Babouins, ces autres qui s'extasient devant quelque petite bonté de Napoléon, de ce Napoléon qui disait qu'est- ce que cinq cent mille morts pour moi? Ils ont tous un faible pour le fort, et la moindre douceur des durs leur est exquise, les ensorcelle. Au théâtre, ils s'attendrissent devant le vieux colonel sévère qui a une bienveillance inattendue. Esclaves! Mais un homme tout bon est toujours trouve un peu nigaud. Au théâtre, le méchant n'est jamais ridicule, mais un homme bon l'est souvent, fait souvent rire. D'ailleurs, il y a du mépris dans les mots brave homme ou bonhomme. Et une domestique, ne l'appelle-t-on pas une bonne?

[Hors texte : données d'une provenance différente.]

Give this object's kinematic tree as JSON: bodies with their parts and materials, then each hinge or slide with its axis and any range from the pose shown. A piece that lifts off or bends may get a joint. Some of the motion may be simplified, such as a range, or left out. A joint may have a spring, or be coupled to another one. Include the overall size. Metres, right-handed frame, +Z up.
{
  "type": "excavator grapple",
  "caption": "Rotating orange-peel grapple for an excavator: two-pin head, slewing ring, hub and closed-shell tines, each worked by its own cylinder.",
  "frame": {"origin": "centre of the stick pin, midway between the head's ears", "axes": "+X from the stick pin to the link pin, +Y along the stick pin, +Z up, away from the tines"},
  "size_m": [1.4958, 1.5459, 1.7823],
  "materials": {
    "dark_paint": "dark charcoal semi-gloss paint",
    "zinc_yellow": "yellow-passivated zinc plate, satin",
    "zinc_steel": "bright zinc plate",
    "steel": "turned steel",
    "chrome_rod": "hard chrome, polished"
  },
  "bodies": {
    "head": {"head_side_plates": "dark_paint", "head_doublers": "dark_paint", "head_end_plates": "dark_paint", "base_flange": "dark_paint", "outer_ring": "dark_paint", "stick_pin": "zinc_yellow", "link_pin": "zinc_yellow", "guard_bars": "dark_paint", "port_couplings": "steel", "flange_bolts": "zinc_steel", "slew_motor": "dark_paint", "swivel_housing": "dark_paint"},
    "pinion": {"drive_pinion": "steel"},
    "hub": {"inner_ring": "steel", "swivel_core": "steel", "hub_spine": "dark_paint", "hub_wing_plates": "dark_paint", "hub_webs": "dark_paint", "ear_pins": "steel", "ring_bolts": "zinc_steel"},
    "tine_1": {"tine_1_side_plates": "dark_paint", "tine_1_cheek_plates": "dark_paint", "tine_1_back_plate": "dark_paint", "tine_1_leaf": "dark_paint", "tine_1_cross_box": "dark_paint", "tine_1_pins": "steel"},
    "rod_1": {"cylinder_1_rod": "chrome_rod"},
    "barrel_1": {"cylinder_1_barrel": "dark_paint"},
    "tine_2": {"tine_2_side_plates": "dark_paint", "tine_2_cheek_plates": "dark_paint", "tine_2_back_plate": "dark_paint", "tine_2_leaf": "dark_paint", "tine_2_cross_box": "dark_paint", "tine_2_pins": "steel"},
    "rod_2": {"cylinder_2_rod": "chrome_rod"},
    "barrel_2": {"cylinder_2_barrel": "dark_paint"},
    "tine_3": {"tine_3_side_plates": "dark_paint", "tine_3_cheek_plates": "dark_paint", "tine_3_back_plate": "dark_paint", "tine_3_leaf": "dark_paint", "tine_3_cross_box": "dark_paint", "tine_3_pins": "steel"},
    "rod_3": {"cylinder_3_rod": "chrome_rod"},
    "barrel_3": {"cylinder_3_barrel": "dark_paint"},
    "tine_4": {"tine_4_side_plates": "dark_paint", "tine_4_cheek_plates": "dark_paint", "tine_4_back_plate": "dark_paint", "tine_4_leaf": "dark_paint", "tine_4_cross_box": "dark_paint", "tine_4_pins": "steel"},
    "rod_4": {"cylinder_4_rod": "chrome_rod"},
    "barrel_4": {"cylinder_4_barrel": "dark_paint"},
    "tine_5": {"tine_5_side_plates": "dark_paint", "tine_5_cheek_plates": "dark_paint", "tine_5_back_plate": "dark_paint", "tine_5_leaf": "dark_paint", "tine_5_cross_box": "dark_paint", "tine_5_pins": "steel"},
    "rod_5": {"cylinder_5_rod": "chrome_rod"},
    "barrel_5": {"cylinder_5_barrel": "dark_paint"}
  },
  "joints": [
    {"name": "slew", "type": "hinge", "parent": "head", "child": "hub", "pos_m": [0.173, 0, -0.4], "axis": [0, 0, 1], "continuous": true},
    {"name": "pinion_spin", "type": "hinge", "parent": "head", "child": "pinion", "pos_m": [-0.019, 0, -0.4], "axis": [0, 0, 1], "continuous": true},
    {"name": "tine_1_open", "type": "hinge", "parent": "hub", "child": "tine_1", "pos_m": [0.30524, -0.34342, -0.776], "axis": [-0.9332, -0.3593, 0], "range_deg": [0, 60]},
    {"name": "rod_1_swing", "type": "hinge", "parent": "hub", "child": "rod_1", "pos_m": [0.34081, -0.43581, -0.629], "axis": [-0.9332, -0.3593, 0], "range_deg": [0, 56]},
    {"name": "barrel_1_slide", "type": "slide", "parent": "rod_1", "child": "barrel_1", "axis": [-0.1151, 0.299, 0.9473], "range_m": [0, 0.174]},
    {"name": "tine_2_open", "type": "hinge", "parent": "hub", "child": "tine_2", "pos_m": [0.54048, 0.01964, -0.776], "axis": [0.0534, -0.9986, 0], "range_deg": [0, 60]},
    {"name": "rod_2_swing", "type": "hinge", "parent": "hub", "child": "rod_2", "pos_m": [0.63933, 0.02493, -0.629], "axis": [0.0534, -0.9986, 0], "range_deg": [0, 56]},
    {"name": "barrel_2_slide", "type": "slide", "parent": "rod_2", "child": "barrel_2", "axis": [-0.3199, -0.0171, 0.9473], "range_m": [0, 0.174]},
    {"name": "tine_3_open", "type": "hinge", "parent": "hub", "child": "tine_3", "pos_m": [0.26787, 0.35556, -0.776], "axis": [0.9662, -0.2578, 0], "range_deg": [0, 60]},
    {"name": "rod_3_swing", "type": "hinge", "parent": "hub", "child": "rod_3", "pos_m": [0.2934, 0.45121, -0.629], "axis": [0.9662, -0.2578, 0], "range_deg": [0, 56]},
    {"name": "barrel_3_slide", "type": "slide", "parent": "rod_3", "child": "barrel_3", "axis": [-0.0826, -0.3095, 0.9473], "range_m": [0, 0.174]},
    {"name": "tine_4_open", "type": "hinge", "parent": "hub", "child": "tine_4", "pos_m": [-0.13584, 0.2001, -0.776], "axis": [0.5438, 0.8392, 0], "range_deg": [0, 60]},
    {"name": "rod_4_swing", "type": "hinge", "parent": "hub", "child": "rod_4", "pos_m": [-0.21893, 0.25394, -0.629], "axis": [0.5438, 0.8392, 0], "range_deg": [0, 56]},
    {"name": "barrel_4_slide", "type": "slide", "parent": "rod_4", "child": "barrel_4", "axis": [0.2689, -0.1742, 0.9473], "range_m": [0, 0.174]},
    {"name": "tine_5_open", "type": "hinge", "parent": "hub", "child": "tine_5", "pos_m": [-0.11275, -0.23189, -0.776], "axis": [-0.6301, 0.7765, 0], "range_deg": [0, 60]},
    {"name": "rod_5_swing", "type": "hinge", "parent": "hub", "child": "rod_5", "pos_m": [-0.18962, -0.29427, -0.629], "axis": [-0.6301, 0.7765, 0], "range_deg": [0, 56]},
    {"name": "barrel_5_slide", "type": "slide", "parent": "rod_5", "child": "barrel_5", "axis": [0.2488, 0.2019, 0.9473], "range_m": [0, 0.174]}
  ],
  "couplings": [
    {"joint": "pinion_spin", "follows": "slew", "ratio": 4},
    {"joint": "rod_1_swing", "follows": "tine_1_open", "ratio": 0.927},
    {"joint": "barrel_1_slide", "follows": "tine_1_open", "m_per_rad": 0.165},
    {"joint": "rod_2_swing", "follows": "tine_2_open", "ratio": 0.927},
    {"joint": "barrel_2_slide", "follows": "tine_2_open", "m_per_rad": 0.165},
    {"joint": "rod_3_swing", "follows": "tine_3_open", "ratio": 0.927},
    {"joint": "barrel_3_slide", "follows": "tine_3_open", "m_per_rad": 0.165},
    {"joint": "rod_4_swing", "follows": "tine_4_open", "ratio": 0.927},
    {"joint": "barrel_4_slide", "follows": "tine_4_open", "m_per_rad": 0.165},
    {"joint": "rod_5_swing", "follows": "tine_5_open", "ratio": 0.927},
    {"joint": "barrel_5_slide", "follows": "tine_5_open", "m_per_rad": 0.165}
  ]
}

"Babouines adoratrices de la force, les jeunes Américaines qui ont pris d'assaut le compartiment du prince de Galles, qui ont caresse les cousins sur lesquels il a pose son postérieur, et qui lui ont offert un pyjama dont chacune a cousu un point. Authentique. Babouine, la rafale d'hilarité qui a secoue l'autre jour l'Assemblée a une plaisanterie du Premier ministre anglais, et le président a manque s'étrangler. Niaise, cette plaisanterie, mais plus le plaisantin est important et plus on savoure, les rires n'étant alors qu'approbation de la puissance.

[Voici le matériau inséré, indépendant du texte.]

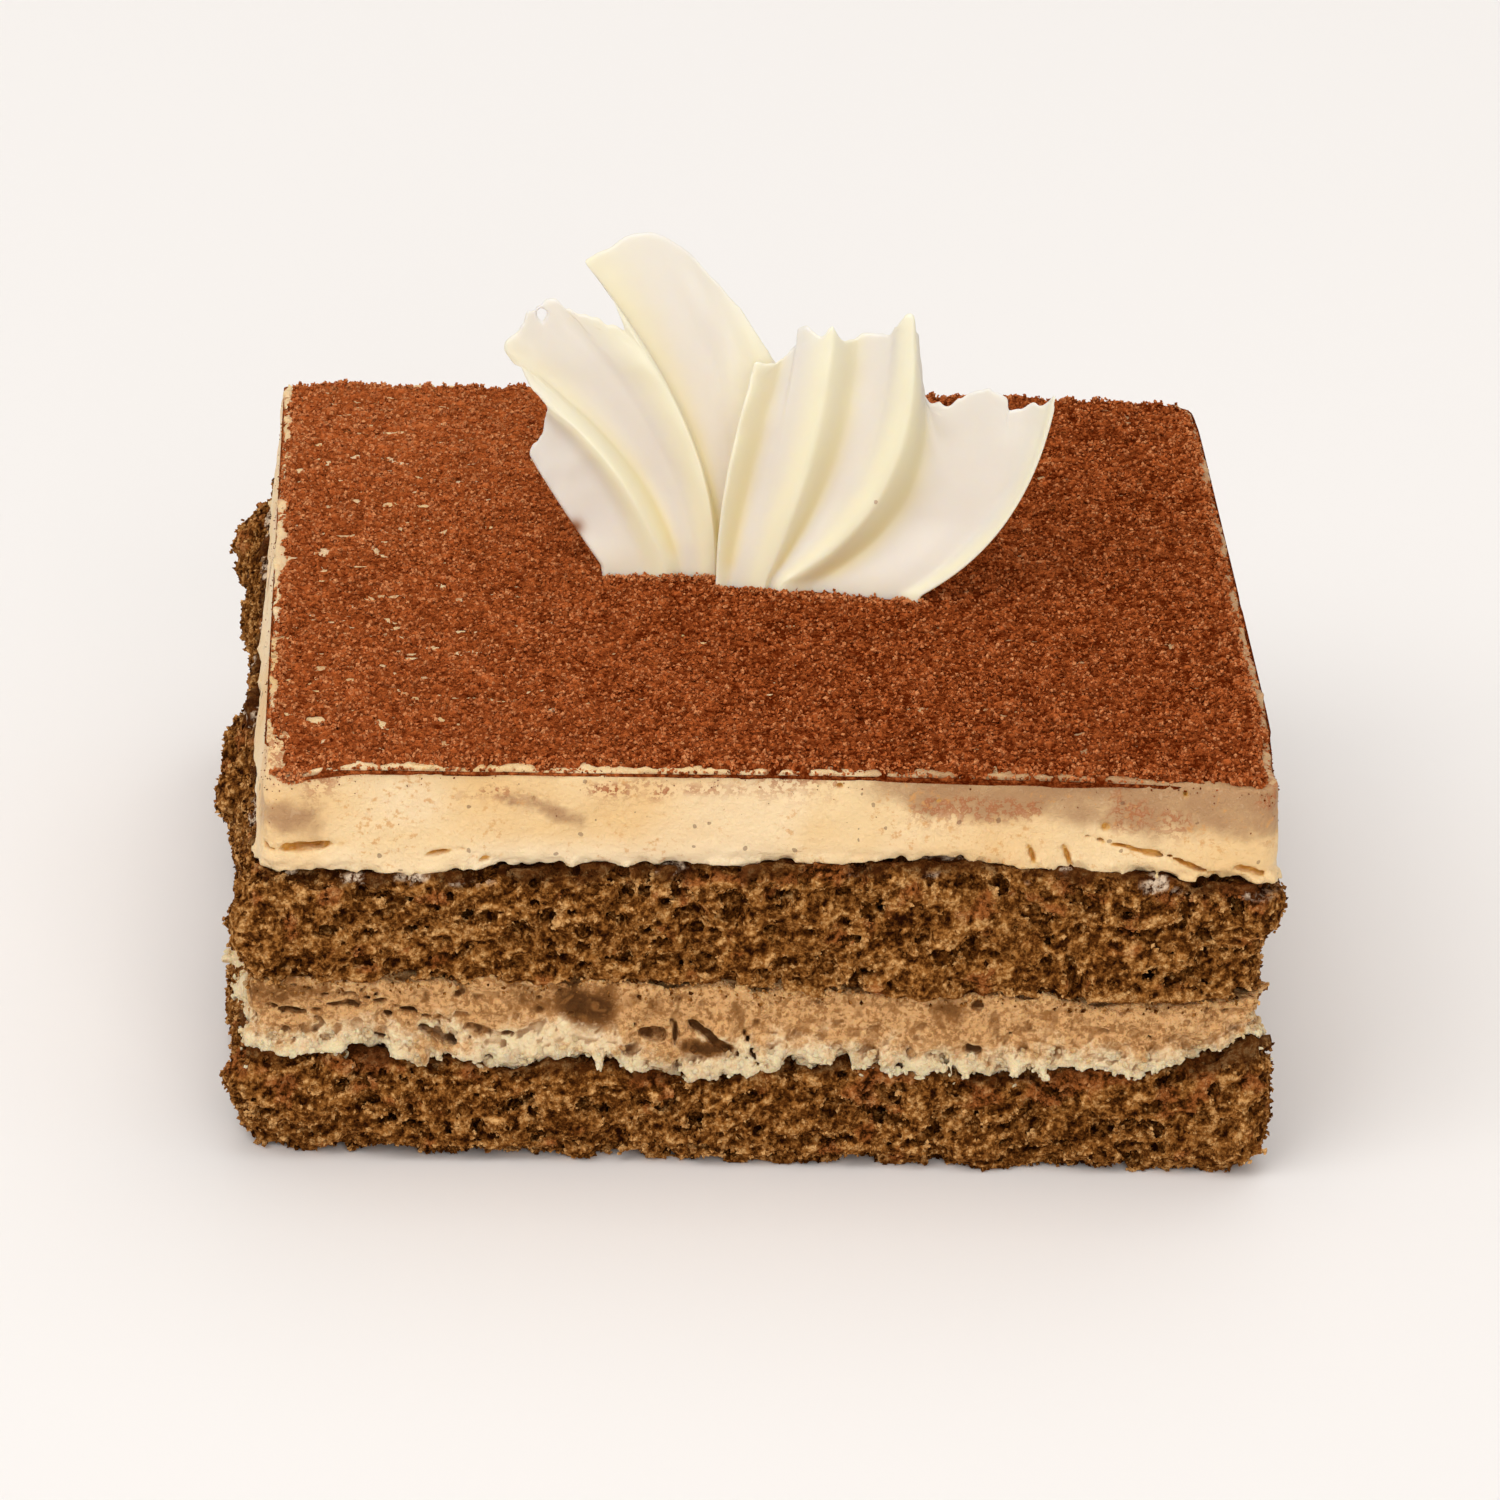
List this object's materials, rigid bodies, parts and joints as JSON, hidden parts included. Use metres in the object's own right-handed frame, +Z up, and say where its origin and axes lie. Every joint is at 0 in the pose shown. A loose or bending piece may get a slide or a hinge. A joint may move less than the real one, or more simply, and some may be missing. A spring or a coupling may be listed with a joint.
{
  "type": "tiramisu portion",
  "caption": "Square portion of layered tiramisu: coffee-soaked sponge and mascarpone cream under a dusting of cocoa, with fluted fans of white chocolate standing in its top.",
  "frame": {"origin": "centre of the flat underside of the portion", "axes": "+Z up, from the underside towards the cocoa; the front cut face looks along -Y and +X is to its right"},
  "size_m": [0.0902, 0.0886, 0.067],
  "materials": {
    "soaked_sponge": "open, crumbly sponge crumb, brown from coffee, matte",
    "coffee_cream": "grainy beige cream stained by coffee, matte to satin",
    "mascarpone_cream": "smooth pale yellow cream, soft satin",
    "cocoa": "granular cocoa powder, matte",
    "white_chocolate": "smooth ivory white chocolate, slightly translucent, soft gloss"
  },
  "bodies": {
    "root": {"sponge_lower": "soaked_sponge", "cream_lower": "coffee_cream", "sponge_upper": "soaked_sponge", "cream_upper": "mascarpone_cream", "cocoa_dusting": "cocoa", "chocolate_fan_left": "white_chocolate", "chocolate_fan_right": "white_chocolate"}
  },
  "joints": []
}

"Babouinerie et adoration de la force, le snobisme qui est désir de s'agréger au groupe des puissants. Et si le même prince de Galles oublie de boutonner le dernier bouton de son gilet ou si, parce qu'il pleut, il retrousse le bas de son pantalon, ou si, parce qu'il a un furoncle sous le bras, il donne des poignées de main en levant haut le bras, vite les babouins ne boutonnent plus le dernier bouton, vite font retrousser le bas de leur pantalon, vite serrent les mains en arrondissant le bras.

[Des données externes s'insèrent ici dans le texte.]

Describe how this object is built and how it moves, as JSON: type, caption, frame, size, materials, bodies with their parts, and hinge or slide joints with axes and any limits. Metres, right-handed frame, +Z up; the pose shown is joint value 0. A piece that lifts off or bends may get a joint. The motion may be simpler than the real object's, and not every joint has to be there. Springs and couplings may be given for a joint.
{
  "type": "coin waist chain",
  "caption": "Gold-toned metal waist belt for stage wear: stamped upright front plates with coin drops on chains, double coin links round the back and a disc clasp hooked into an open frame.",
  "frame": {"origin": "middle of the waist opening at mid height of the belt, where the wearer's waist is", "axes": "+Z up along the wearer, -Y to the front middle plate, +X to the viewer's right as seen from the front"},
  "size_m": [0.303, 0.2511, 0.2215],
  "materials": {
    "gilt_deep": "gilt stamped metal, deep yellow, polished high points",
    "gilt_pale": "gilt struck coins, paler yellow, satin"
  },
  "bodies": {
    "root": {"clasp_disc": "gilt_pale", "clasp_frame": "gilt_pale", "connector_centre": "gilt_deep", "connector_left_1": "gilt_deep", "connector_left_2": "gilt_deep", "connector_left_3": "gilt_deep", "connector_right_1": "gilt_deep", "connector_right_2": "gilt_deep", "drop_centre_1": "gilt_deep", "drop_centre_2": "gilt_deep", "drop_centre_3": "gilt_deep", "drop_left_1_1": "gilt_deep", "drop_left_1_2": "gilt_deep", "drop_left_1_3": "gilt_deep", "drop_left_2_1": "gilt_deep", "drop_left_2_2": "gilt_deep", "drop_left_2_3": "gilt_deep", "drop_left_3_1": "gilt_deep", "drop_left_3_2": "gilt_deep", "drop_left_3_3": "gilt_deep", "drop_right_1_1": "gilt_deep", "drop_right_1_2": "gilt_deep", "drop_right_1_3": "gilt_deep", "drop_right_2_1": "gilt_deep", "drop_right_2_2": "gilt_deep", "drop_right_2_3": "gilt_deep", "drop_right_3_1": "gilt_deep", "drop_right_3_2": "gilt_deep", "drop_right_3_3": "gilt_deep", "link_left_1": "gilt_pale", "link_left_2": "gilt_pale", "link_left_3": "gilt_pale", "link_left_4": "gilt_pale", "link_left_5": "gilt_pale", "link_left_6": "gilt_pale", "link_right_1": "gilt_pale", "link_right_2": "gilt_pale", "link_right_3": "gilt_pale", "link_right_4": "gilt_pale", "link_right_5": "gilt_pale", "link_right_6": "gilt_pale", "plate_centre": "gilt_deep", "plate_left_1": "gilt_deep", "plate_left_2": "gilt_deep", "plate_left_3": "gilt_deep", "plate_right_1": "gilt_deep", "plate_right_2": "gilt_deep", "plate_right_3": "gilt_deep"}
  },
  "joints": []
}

Babouinerie, l'intérêt pour les idiotes amours de princesses. Et si une reine accouche, toutes les dames bien veulent savoir combien son vermisseau pèse de kilos et quel sera son titre. Incroyable babouin aussi, cet imbécile soldat agonisant qui a demande à voir sa reine avant de mourir.
"Babouinerie, la démangeaison féminine de suivre la mode qui est imitation de la classe des puissants et désir d'en être. babouinerie, le port de l'épée par des importants sociaux, rois, généraux, diplomates et même académiciens, de l'épée qui est signe du pouvoir de tuer.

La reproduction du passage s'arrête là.